Accelerating Depthwise Separable Convolutions on Ultra-Low-Power Devices
Francesco Daghero, Alessio Burrello, Massimo Poncino, Enrico Macii, Daniele Jahier Pagliari
TL;DR
This work tackles the challenge of efficiently accelerating depthwise separable convolutions on ultra-low-power edge devices by introducing six fused depthwise- and pointwise-kernel variants and an end-to-end deployment framework. By exploring multiple data-layout strategies and tiling schemes, the authors show substantial reductions in end-to-end latency (up to 11.40%) and in activation data movements (up to 52.97%) on the GAP8 SoC, along with meaningful reductions in memory transfers for several MobileNet-like networks.
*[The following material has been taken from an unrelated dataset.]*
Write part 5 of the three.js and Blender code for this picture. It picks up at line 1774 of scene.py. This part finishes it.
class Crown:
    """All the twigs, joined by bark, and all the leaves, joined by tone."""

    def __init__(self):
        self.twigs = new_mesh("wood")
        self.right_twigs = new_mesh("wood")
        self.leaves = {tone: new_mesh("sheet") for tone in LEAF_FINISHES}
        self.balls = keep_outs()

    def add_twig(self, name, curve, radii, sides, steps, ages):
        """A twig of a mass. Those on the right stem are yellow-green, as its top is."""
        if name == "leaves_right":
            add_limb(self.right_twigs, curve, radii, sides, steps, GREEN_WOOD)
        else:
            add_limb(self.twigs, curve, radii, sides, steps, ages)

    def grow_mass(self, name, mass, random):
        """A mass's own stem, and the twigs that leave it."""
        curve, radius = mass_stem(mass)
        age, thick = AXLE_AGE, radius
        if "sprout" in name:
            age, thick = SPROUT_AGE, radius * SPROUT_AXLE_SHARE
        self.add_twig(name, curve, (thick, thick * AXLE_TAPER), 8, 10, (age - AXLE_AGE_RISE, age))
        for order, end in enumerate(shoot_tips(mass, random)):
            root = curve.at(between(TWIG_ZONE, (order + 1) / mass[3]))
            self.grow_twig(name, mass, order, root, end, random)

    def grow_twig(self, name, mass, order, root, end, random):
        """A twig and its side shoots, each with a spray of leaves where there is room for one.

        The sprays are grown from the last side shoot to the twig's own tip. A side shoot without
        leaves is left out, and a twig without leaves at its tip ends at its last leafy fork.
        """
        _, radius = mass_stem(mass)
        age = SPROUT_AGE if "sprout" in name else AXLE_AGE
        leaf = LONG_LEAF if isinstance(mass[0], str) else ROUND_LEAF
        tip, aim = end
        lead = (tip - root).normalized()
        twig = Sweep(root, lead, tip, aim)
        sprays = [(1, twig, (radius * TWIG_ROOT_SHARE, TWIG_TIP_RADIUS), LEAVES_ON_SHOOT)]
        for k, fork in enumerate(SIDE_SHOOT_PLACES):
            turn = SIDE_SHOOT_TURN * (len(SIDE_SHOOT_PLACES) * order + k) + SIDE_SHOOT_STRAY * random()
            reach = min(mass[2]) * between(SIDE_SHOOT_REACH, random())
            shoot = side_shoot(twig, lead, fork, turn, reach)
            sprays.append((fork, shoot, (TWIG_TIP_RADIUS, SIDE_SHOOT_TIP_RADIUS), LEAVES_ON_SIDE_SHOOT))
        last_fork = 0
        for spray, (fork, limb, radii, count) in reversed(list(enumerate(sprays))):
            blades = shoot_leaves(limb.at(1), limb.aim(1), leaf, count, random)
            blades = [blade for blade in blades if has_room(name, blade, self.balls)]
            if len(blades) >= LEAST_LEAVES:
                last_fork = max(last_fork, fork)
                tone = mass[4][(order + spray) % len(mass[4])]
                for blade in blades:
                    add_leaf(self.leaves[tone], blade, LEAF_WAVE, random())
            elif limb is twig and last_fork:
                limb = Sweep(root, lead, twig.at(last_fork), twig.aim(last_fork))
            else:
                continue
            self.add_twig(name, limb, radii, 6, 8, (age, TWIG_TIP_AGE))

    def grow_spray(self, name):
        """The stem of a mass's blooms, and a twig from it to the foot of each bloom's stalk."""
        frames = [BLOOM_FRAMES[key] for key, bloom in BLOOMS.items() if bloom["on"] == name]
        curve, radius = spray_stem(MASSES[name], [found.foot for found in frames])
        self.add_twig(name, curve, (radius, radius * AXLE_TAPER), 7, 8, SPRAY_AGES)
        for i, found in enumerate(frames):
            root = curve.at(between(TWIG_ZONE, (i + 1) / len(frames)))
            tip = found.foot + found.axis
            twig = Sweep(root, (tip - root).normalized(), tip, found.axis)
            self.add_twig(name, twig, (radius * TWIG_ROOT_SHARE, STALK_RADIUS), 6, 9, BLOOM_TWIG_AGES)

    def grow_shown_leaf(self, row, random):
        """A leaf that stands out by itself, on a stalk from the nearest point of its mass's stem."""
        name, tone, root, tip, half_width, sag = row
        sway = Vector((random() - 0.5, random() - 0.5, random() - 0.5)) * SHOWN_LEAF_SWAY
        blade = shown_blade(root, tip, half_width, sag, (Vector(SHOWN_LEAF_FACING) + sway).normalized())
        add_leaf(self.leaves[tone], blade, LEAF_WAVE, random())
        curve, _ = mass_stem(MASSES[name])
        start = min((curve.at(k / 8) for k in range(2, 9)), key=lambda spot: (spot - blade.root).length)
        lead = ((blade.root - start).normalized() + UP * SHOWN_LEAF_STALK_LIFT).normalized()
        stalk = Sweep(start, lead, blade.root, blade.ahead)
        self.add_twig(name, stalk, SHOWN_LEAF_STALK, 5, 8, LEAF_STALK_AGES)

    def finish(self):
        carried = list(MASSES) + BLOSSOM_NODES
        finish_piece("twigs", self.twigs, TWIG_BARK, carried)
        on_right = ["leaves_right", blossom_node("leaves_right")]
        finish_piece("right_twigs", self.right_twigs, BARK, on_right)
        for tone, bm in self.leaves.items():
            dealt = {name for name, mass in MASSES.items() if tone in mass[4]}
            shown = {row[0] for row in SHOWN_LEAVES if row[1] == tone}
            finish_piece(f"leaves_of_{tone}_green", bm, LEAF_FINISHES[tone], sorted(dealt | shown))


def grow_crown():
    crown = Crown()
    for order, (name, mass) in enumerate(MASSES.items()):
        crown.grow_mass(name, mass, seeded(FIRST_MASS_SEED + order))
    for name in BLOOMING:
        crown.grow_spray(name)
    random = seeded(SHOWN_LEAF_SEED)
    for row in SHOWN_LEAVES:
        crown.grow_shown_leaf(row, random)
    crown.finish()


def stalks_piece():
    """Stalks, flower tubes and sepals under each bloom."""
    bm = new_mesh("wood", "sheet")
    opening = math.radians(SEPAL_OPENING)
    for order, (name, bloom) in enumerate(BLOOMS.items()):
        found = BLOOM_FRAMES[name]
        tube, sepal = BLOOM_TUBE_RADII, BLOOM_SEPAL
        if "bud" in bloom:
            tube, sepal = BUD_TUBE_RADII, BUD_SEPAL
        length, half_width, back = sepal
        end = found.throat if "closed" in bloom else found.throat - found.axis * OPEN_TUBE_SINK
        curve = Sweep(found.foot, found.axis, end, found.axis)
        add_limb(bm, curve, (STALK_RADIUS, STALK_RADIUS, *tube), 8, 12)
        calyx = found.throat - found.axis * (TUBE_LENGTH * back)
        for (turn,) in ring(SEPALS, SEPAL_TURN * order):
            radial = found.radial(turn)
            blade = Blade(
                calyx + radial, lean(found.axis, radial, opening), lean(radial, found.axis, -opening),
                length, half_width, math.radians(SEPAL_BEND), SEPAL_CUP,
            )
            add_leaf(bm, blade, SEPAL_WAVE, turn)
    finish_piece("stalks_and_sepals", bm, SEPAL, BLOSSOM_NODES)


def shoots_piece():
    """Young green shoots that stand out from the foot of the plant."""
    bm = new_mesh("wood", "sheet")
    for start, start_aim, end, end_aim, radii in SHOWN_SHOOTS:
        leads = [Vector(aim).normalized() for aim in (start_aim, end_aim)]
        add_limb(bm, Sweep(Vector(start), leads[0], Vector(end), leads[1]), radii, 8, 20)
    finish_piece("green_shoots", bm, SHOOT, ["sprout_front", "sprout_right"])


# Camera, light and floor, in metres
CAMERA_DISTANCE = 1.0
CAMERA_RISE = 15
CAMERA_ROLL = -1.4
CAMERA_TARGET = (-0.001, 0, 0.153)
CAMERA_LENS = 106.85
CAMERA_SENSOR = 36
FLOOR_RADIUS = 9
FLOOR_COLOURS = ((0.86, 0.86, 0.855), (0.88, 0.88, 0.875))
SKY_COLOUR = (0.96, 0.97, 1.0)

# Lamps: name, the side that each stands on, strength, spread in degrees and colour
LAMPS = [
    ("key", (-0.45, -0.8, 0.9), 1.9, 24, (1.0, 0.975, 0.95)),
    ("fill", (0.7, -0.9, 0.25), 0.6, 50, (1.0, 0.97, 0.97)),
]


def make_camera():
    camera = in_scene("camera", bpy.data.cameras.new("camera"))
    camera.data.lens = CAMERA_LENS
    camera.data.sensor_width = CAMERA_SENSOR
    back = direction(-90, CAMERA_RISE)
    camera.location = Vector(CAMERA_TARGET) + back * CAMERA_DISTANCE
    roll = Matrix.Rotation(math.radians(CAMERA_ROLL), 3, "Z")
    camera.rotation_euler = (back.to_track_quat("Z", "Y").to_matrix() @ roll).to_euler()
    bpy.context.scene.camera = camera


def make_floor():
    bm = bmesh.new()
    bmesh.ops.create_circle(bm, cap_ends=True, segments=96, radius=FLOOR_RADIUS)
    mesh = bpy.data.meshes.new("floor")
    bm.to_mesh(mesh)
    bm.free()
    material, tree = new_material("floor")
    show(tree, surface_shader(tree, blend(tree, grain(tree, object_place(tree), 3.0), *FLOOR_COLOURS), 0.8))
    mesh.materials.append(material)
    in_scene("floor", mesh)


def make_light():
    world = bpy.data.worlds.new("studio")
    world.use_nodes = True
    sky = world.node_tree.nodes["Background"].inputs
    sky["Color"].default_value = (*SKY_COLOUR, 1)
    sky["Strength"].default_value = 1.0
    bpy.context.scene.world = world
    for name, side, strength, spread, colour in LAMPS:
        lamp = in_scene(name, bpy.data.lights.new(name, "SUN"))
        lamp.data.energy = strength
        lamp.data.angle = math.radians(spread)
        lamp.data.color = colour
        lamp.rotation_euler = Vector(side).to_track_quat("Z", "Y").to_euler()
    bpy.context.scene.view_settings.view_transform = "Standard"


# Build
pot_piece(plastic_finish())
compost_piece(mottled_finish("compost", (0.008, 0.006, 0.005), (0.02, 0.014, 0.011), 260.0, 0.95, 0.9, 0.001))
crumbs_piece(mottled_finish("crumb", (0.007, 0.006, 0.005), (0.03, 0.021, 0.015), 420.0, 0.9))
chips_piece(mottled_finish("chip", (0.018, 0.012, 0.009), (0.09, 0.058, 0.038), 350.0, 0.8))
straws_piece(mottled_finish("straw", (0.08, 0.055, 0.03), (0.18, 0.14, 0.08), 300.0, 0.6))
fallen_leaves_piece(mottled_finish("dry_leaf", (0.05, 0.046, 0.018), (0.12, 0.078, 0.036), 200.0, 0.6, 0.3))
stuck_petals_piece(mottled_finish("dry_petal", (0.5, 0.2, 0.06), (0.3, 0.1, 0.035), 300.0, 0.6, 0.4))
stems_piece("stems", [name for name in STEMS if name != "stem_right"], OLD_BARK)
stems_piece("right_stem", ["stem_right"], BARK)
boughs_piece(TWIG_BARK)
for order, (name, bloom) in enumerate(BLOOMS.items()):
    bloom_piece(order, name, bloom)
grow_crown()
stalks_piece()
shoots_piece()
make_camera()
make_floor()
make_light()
The approach is integrated into an open-source pipeline (DORY) with a fusion engine, tiler, and post-processing optimizer to select the best fusion strategy per network block, enabling effective deployment of DW-PW and PW-DW fused kernels on edge devices. The results emphasize the practical impact for edge AI, combining memory-hierarchy-aware kernel design with automated fusion selection to improve energy efficiency and responsiveness in IoT scenarios.
Abstract
Depthwise separable convolutions are a fundamental component in efficient Deep Neural Networks, as they reduce the number of parameters and operations compared to traditional convolutions while maintaining comparable accuracy. However, their low data reuse opportunities make deploying them notoriously difficult. In this work, we perform an extensive exploration of alternatives to fuse the depthwise and pointwise kernels that constitute the separable convolutional block. Our approach aims to minimize time-consuming memory transfers by combining different data layouts. When targeting a commercial ultra-low-power device with a three-level memory hierarchy, the GreenWaves GAP8 SoC, we reduce the latency of end-to-end network execution by up to 11.40%. Furthermore, our kernels reduce activation data movements between L2 and L1 memories by up to 52.97%.